HB 43 Would Make Sure Drivers Respect Pedestrians Right of Way...
Every year in Illinois, thousands of pedestrians are hit by cars, and over 150 of them lose their lives. Legislation passed by both houses of the Illinois General Assembly will ensure that even if traffic signs are not present at a crosswalk, vehicles will come to a full stop and yield when pedestrians are present. The legislation also includes hefty fines for violators. The measure is now awaiting the Governor's signature to become law.
House Bill 43 was sponsored by State Representative Luis Arroyo (D-Chicago). After passing the House in 2009, the bill cleared the Senate on April 29 by a large majority. AARP, on behalf of its 1.7 million Illinois members, urges the Governor to enact this critical public safety measure.

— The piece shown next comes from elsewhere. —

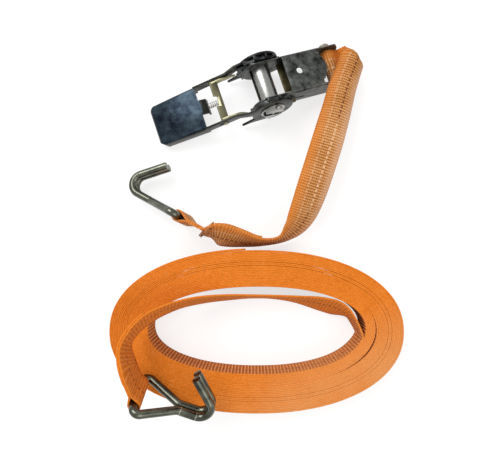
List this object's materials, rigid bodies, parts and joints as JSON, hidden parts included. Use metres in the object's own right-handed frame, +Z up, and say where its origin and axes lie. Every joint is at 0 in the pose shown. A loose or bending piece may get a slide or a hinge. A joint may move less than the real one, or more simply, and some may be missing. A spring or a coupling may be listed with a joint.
{
  "type": "ratchet tie down",
  "caption": "Ratchet tie down: hand ratchet with split spool and pawls, short strap with hook, and a long coiled webbing strap with its own hook.",
  "frame": {"origin": "under the middle of the whole set as it lies, on the table", "axes": "+Z up from the table; +X along the coil's length, towards its plain end; +Y from the coil to the ratchet"},
  "size_m": [0.226, 0.2936, 0.067],
  "materials": {
    "dark_steel": "dark, mottled plated sheet steel",
    "zinc_steel": "dull zinc plating",
    "yellow_zinc": "yellow zinc plating",
    "spring_steel": "bright spring wire",
    "webbing": "woven polyester, orange"
  },
  "bodies": {
    "base": {"base_frame": "dark_steel", "end_bolt": "zinc_steel", "end_nut": "zinc_steel", "lock_spring": "spring_steel", "short_strap_loop": "webbing", "short_strap": "webbing", "short_strap_eye": "webbing"},
    "handle": {"handle_frame": "dark_steel", "drive_spring": "spring_steel"},
    "spool": {"spool_half_front": "zinc_steel", "spool_half_back": "zinc_steel", "wheel_near": "dark_steel", "wheel_far": "dark_steel", "washer_near": "zinc_steel", "washer_far": "zinc_steel", "cotter_near": "zinc_steel", "cotter_far": "zinc_steel"},
    "drive_pawl": {"drive_pawl": "yellow_zinc"},
    "lock_pawl": {"lock_pawl": "yellow_zinc"},
    "short_hook": {"short_hook": "zinc_steel"},
    "long_strap": {"strap_coil": "webbing", "strap_tail": "webbing", "long_strap": "webbing", "long_strap_eye": "webbing"},
    "long_hook": {"long_hook": "zinc_steel"}
  },
  "joints": [
    {"name": "handle_swing", "type": "hinge", "parent": "base", "child": "handle", "pos_m": [0.0062, 0.10838, 0.0188], "axis": [0.3206, -0.9472, 0], "range_deg": [-24.5, 150]},
    {"name": "spool_turn", "type": "hinge", "parent": "base", "child": "spool", "pos_m": [0.0062, 0.10838, 0.0188], "axis": [0.3206, -0.9472, 0], "continuous": true},
    {"name": "drive_pawl_pull", "type": "slide", "parent": "handle", "child": "drive_pawl", "axis": [-0.921, -0.3118, -0.2334], "range_m": [0, 0.0035], "stiffness_N_per_m": 400, "deforming": ["drive_spring"]},
    {"name": "lock_pawl_pull", "type": "slide", "parent": "base", "child": "lock_pawl", "axis": [0.9298, 0.3147, -0.1908], "range_m": [0, 0.0035], "stiffness_N_per_m": 400, "deforming": ["lock_spring"]},
    {"name": "short_hook_swing", "type": "hinge", "parent": "base", "child": "short_hook", "pos_m": [-0.0581, 0.00228, 0.0212], "axis": [-0.1831, 0.0986, 0.9781], "range_deg": [-25, 25]},
    {"name": "strap_set_apart", "type": "slide", "parent": "base", "child": "long_strap", "axis": [0, -1, 0], "range_m": [0, 0.15]},
    {"name": "long_hook_swing", "type": "hinge", "parent": "long_strap", "child": "long_hook", "pos_m": [-0.0839, -0.12392, 0.0465], "axis": [0, -0.3907, 0.9205], "range_deg": [-30, 0]}
  ]
}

"For older adults, children and people of all ages, it's critical to have full access to safe streets. This includes having the entire right of way secured at every crosswalk, whether or not stop signs are present," said AARP Illinois Senior Manager for Advocacy, Nancy Nelson. "We commend Rep. Arroyo for his leadership on this issue, and the General Assembly for moving the legislation forward, and we urge Governor Quinn to sign it into law."

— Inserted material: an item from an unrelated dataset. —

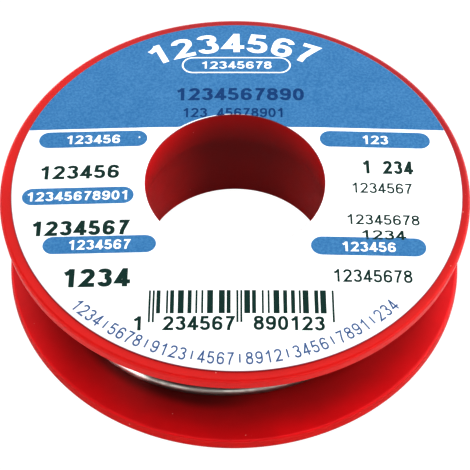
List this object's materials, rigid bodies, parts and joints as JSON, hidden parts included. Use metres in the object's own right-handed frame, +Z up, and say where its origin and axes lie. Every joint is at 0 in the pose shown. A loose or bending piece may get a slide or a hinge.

According to the Illinois Department of Transportation, every year there is an average of 170 fatalities from pedestrians who are hit by cars in Illinois, and about 6,000 accidents of this kind reported to authorities.
The bill would impose a $150 minimum fine to motorists for the first violation of the law, with the penalty doubling for second offenses. It also includes a $50 additional fine when the law is broken in a school zone.